Both Orya Maqbool Jan and Ansar Abbasi felt that Baloch’s’s blood was on the electronic media’s hands. In his opinion piece for Roznama Express “Shayad hum bhi aise hee ho jayenge”, Jan in his characteristic blistering manner said that TV channels exploited Baloch’s to increase their ratings and when they had extracted maximum mileage while she was alive they waited for her death. (“Media ko us ki maut ka intezar tha.”) And when she died, then too, the electronic media did not hesitate to exploit the circumstances of her death for ratings, he fumed.


Urdu op-ed writers in newspapers blame the media for Qandeel Baloch’s murder


Jan, as we have seen him on several talk shows on television, loves taking a swipe at NGOs and who accuses them of being agents of the West, did the same in this column. He questions their silence while Baloch’s was alive and kicking: “Where were these NGOs when she was being paraded on several TV channels and where she was subjected to indecent remarks? Why did they not speak up then?”

“Humara media bhi kya khoob hai. Sab kuch karke bari ayyari se apne kiye ko bhula kar sare ke sara ilzam doosroun par daal deyta hai,” Abbasi sarcastically commented in his op-ed “Qandeel Baloch ka qatl aur media ka kirdar”. In other words, the media is behind her death and nobody else.

Abbasi and Jan’s opinions feed into the public narrative that TV channels should not have given her space.

According to Abbasi, Baloch’s family was fully aware of her lifestyle choices and had no issues with it. However, it was when the Mufti Abdul Qavi scandal played out heavily on TV that friends and family taunted Baloch’s family. When her real identity was exposed by the media, it culminated in her death.

“It was but natural that her family would have been subjected to ridicule when this scandal was played out in the media. And this was the cause of her murder which is being presented to the public as ‘honour killing’,” he wrote. “Yeh qatl jise ab ghairat ke naam par qatl ke taur par awaam ke samne pesh kiya ja raha hai.”

He said he came across only one such piece in an English daily titled Sharing the blame: Revealing Qandeel’s real identity put her life at risk, otherwise the print media has been silent over its detrimental role in the entire episode. “Media aur bil khosoos TV channels ne kabhi yeh ehsaas kiya hai ke is tarah ki ghair zimmedarana sahafat ke nataij kisi ki bhi zindagi ke liye kitne sangeen ho saktay hain?”

Other columnists explored socioeconomic reasons and patriarchal and tribal structure of Pakistani society that make such murders possible.

Have gone through a week’s columns of three Urdu dailies I was struck by a couple of things.
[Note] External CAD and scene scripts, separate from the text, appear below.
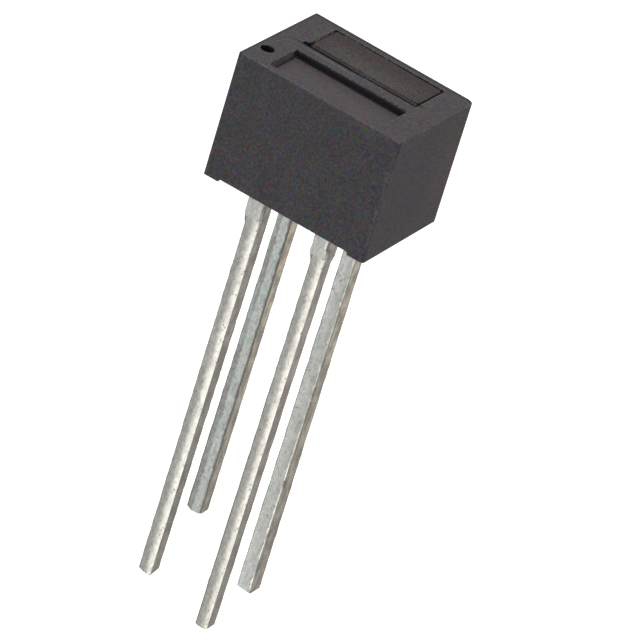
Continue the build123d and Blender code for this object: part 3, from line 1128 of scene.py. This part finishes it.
# %% [markdown]
# ## Studio
#
# The sensor stands in a plain bright room over a pale floor. The world and the lamps light it at about the
# level at which a colour shows as it was chosen. What the camera and mirrors see behind it is lifted to
# white by Light Path, which changes the background and not the light. The sensor hovers well above the
# floor, as on a hidden holder, so its own shadow spreads out and almost vanishes.

# %% World and floor
scene.view_settings.view_transform = "Standard"
floor_drop = 45.0
room_light = 0.5
floor_lift = 0.5
picture_lift = 0.15


def seen_directly(tree):
    """A mask that is 1 where the camera, a mirror or a glass looks, and 0 where light is gathered."""
    path = add_node(tree, "LightPath")
    mirror = math_node(tree, "MAXIMUM", path.outputs["Is Glossy Ray"], path.outputs["Is Transmission Ray"])
    return math_node(tree, "MAXIMUM", path.outputs["Is Camera Ray"], mirror)


world = bpy.data.worlds.new("studio")
scene.world = world
world.use_nodes = True
tree = world.node_tree
background = tree.nodes["Background"]
background.inputs["Color"].default_value = (1, 1, 1, 1)
level = math_node(tree, "MULTIPLY_ADD", seen_directly(tree), 1.0 - room_light, room_light)
feed(level, background.inputs["Strength"])

activate()
bpy.ops.mesh.primitive_plane_add(size=4, location=(0, 0, cad_bounds[0].z - floor_drop * mm))
floor = bpy.context.object
floor.name = "floor"
paper, tree, shader = new_material("floor_paper", Roughness=1.0, Specular_IOR_Level=0.0)
shader.inputs["Base Color"].default_value = (0.8, 0.8, 0.8, 1)
shader.inputs["Emission Color"].default_value = (1, 1, 1, 1)
in_picture = add_node(tree, "LightPath").outputs["Is Camera Ray"]
lift = math_node(tree, "MULTIPLY", seen_directly(tree), floor_lift)
lift = math_node(tree, "MULTIPLY_ADD", in_picture, picture_lift, lift)
feed(lift, shader.inputs["Emission Strength"])
clear = add_node(tree, "BsdfTransparent")
sides = add_node(tree, "MixShader")
feed(add_node(tree, "NewGeometry").outputs["Backfacing"], sides.inputs[0])
feed(shader.outputs[0], sides.inputs[1])
feed(clear.outputs[0], sides.inputs[2])
feed(sides.outputs[0], tree.nodes["Material Output"].inputs["Surface"])
floor.data.materials.append(paper)


# %% Lamps
def soft_box(name, place, aim, width, height, brightness, colour):
    """A soft box in millimetres. A mirror would show it as bright as its brightness says."""
    data = bpy.data.lights.new(name, "AREA")
    data.shape = "RECTANGLE"
    data.size = width * mm
    data.size_y = height * mm
    data.energy = brightness * math.pi * width * height * mm * mm
    data.color = colour
    lamp = bpy.data.objects.new(name, data)
    scene.collection.objects.link(lamp)
    lamp.visible_camera = False
    lamp.location = Vector(place) * mm
    lamp.rotation_mode = "QUATERNION"
    lamp.rotation_quaternion = (Vector(aim) * mm - lamp.location).to_track_quat("-Z", "Y")


warm = (1.0, 0.915, 0.925)
cool = (0.885, 0.98, 1.09)
cream = (1.0, 0.975, 0.91)
soft_box("overhead", (-20, 30, 150), (0, 0, 0), 140, 140, 3.0, warm)
soft_box("front", (-60, -150, 30), (0, 0, 0), 110, 110, 1.75, cool)
soft_box("low_front", (24, -74, -52), (0, 0, -7), 80, 36, 1.75, cream)
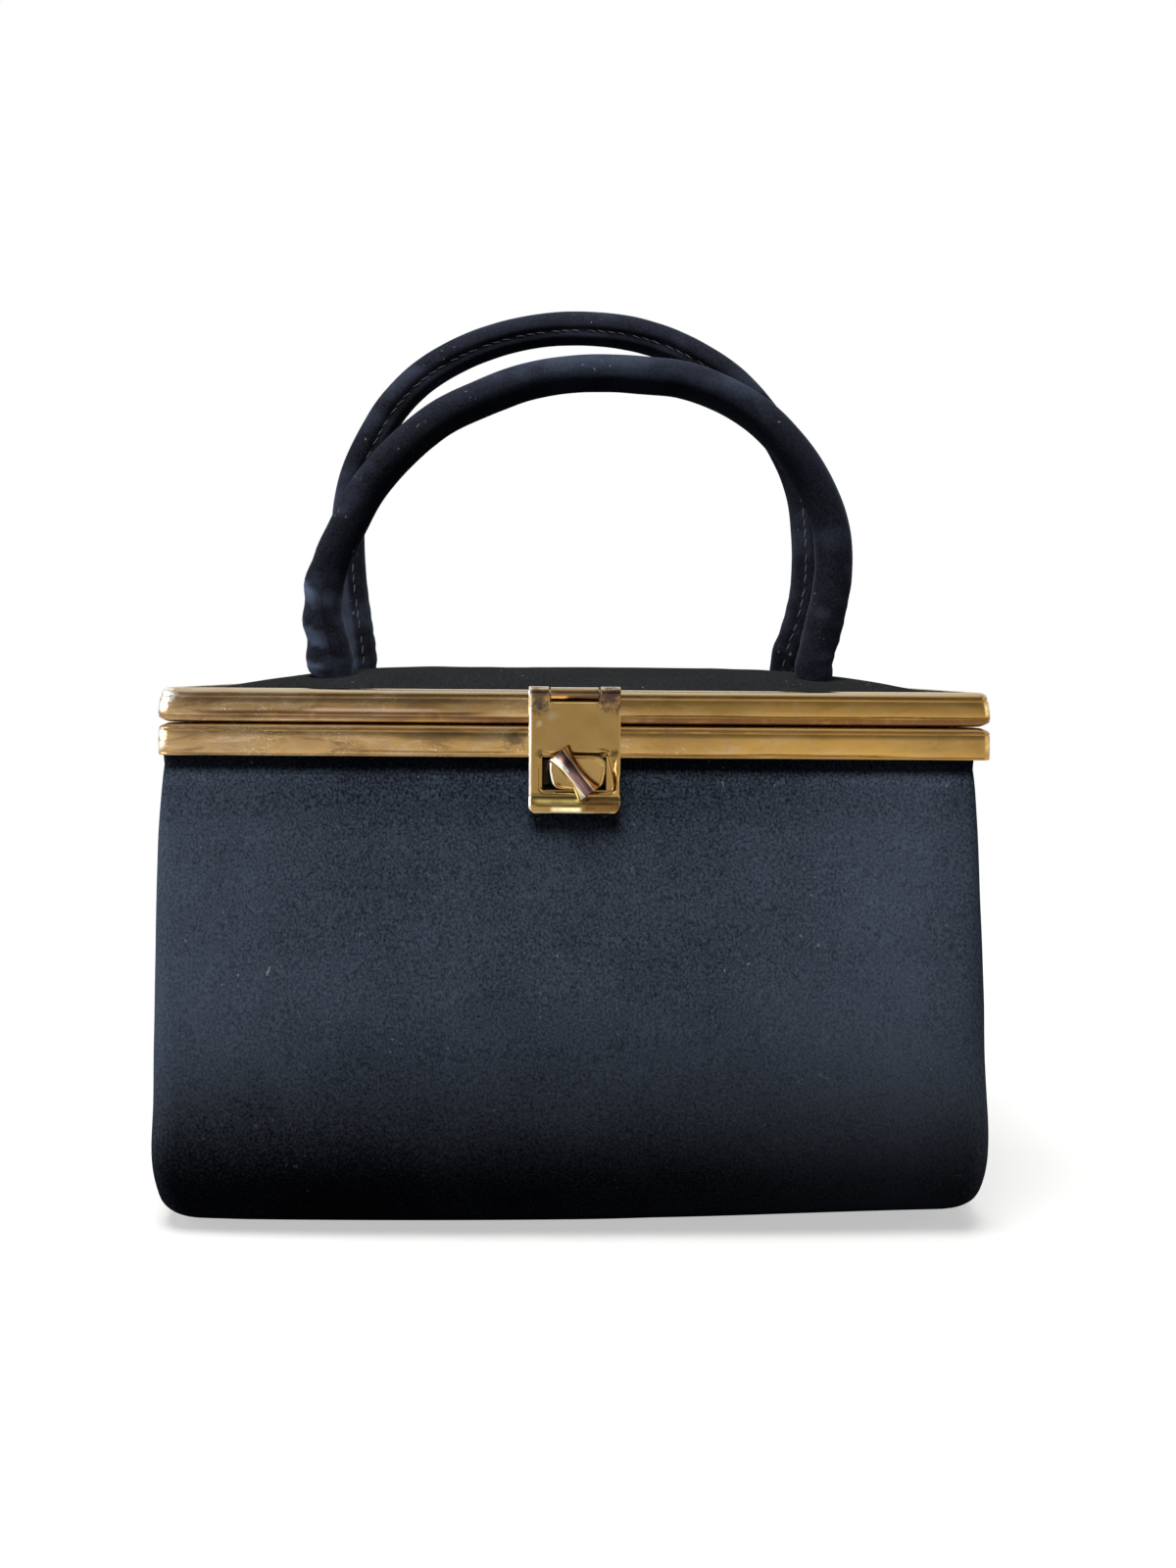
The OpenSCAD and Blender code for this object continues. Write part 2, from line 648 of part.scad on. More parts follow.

I was most surprised to not come across any op-ed by female writers especially feminist ones such as Kishwar Naheed and Zahida Hina who have regular columns in Jang and Roznama Express respectively. They pontificated on Abdul Sattar Edhi but did not broach the subject of Qandeel Baloch in their op-eds.

“Qandeel Baloch’s murder was not an honour crime. Her brother killed her over money. That is why I did not write a column. However, a couple of weeks earlier I wrote a column on honour crimes when a girl was burnt alive in Murree,” replies Kishwar Naheed when I spoke to her over the phone. “Also, Qandeel was exploited by media for ratings,” she adds, echoing the sentiments of Jan and Abbasi.

Furthermore, of the eight columns that I read no one discussed Baloch and her challenge to the accepted norms of sexuality or the phenomenon of celebrity culture on social media. Nevertheless, it was an interesting exercise to peruse these columns and come across such opinions, albeit limited in their scope, in the Urdu press.

The writer is a staff member of Dawn newspaper.